#### WHAT IS BEING ASKED:
Copy the records below verbatim, from the first line through the line containing "return -16.5 - 6.2", inclusive, and output nothing else.

#### THE RECORDS:
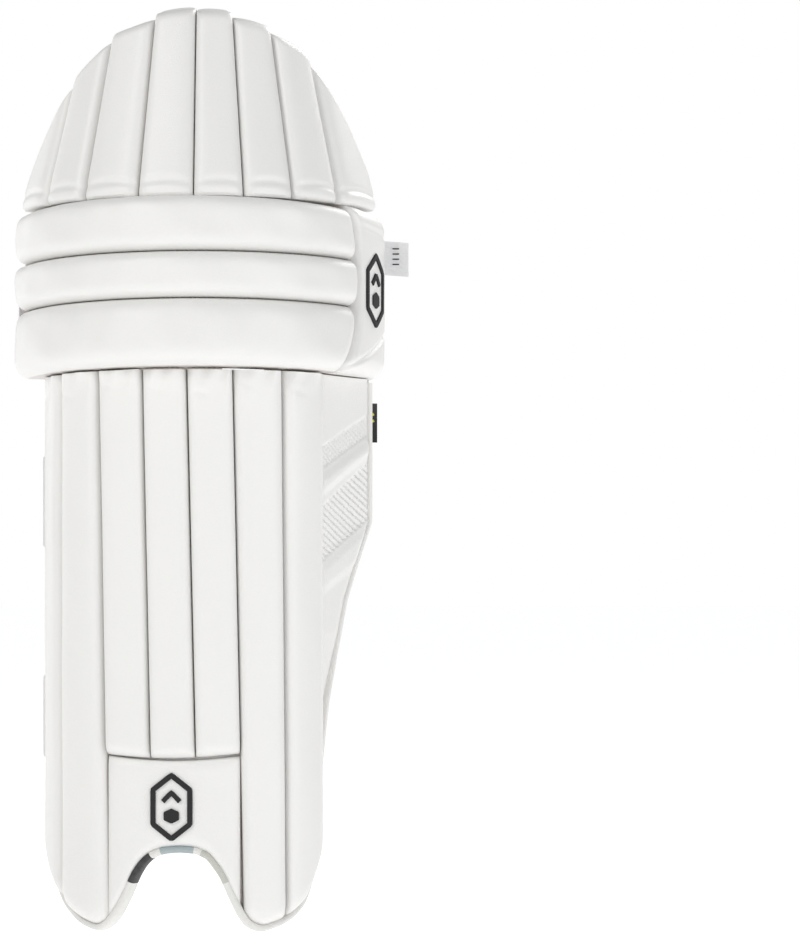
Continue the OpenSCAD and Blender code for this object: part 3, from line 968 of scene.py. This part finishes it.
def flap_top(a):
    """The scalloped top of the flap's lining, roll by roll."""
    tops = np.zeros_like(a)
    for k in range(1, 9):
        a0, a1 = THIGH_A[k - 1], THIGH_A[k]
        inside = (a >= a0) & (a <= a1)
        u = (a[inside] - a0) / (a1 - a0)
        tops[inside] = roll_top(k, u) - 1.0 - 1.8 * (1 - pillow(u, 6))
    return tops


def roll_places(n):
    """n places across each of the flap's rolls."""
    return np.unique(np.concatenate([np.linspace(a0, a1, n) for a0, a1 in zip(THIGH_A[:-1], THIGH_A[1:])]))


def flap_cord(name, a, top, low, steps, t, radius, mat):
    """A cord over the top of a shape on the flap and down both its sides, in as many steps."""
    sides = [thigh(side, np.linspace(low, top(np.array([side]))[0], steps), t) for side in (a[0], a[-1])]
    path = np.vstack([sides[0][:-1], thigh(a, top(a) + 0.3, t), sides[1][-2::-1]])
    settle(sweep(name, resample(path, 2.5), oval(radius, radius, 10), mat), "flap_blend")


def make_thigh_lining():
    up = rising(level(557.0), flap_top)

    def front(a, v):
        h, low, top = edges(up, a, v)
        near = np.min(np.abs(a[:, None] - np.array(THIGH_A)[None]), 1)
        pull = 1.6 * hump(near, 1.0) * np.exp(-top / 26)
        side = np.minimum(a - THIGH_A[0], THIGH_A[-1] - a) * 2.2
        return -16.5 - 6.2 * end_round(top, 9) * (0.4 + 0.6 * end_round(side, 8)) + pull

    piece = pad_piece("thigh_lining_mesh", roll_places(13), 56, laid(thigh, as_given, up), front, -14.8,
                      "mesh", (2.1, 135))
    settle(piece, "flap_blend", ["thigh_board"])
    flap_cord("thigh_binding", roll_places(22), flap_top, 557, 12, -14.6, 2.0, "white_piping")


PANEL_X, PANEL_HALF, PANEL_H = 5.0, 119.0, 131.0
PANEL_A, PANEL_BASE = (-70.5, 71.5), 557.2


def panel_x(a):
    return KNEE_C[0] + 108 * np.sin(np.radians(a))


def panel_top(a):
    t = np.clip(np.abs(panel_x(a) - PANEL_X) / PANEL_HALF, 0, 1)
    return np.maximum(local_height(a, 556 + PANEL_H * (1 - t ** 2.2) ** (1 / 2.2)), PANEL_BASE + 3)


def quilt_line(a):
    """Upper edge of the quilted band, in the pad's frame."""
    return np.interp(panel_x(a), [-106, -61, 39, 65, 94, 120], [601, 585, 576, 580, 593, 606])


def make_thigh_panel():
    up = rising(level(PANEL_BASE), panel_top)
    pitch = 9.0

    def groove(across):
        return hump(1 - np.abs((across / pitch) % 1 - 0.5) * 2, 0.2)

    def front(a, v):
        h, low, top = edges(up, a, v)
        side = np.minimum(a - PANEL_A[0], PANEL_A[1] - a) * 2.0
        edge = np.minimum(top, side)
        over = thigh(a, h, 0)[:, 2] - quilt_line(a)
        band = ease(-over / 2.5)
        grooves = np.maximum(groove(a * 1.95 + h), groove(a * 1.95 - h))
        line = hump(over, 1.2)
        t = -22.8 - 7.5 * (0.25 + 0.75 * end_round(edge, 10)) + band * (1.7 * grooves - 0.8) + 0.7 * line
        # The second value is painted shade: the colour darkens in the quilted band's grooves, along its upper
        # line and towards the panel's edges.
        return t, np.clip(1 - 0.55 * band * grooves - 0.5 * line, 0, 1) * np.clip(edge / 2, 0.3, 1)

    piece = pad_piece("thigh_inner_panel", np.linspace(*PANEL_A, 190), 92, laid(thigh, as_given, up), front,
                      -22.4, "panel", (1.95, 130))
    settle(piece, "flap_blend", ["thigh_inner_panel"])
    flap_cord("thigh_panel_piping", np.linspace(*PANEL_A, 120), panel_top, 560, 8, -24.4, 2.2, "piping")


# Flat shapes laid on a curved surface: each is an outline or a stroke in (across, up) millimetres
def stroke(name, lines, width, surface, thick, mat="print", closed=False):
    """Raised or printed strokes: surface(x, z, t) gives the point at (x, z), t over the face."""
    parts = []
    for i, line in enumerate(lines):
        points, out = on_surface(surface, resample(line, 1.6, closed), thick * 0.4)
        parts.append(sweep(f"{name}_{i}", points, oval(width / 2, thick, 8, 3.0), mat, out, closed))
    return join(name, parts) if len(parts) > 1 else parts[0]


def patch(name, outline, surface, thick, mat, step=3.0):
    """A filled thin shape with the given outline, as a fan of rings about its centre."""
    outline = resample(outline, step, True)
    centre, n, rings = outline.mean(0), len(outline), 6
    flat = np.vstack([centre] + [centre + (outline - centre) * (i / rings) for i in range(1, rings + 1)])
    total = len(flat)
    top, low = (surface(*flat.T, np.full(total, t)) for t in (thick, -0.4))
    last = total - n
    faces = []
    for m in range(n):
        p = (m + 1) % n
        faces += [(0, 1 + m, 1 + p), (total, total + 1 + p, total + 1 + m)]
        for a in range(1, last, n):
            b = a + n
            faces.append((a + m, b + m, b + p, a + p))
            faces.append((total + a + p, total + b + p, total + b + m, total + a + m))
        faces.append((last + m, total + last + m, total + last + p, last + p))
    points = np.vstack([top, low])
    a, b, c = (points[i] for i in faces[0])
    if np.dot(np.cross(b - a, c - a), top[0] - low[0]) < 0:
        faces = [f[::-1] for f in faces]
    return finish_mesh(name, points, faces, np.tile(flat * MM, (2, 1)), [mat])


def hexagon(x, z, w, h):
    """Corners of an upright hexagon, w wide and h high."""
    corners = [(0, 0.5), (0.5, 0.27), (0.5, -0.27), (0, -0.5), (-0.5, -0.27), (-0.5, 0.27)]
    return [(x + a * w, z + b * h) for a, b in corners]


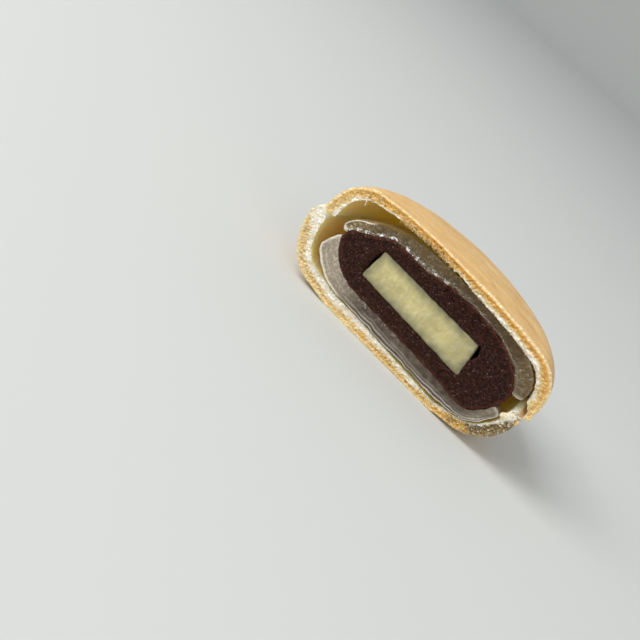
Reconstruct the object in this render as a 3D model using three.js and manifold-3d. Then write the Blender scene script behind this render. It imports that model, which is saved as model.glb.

#### ANSWER TO THIS PROBLEM:
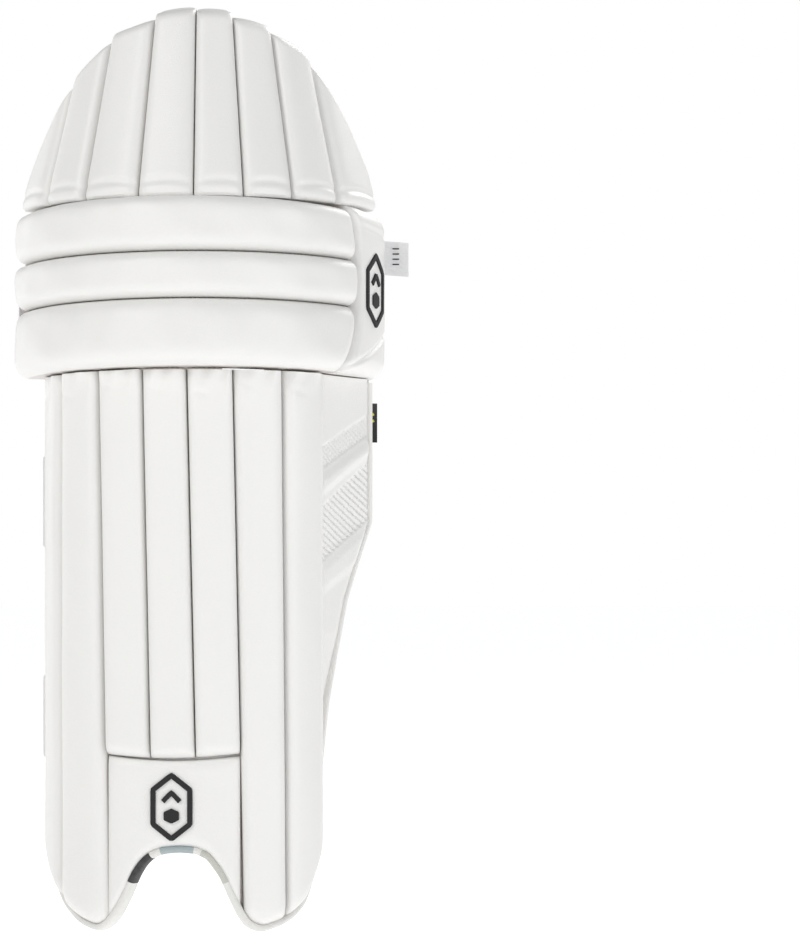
Continue the OpenSCAD and Blender code for this object: part 3, from line 968 of scene.py. This part finishes it.
def flap_top(a):
    """The scalloped top of the flap's lining, roll by roll."""
    tops = np.zeros_like(a)
    for k in range(1, 9):
        a0, a1 = THIGH_A[k - 1], THIGH_A[k]
        inside = (a >= a0) & (a <= a1)
        u = (a[inside] - a0) / (a1 - a0)
        tops[inside] = roll_top(k, u) - 1.0 - 1.8 * (1 - pillow(u, 6))
    return tops


def roll_places(n):
    """n places across each of the flap's rolls."""
    return np.unique(np.concatenate([np.linspace(a0, a1, n) for a0, a1 in zip(THIGH_A[:-1], THIGH_A[1:])]))


def flap_cord(name, a, top, low, steps, t, radius, mat):
    """A cord over the top of a shape on the flap and down both its sides, in as many steps."""
    sides = [thigh(side, np.linspace(low, top(np.array([side]))[0], steps), t) for side in (a[0], a[-1])]
    path = np.vstack([sides[0][:-1], thigh(a, top(a) + 0.3, t), sides[1][-2::-1]])
    settle(sweep(name, resample(path, 2.5), oval(radius, radius, 10), mat), "flap_blend")


def make_thigh_lining():
    up = rising(level(557.0), flap_top)

    def front(a, v):
        h, low, top = edges(up, a, v)
        near = np.min(np.abs(a[:, None] - np.array(THIGH_A)[None]), 1)
        pull = 1.6 * hump(near, 1.0) * np.exp(-top / 26)
        side = np.minimum(a - THIGH_A[0], THIGH_A[-1] - a) * 2.2
        return -16.5 - 6.2 * end_round(top, 9) * (0.4 + 0.6 * end_round(side, 8)) + pull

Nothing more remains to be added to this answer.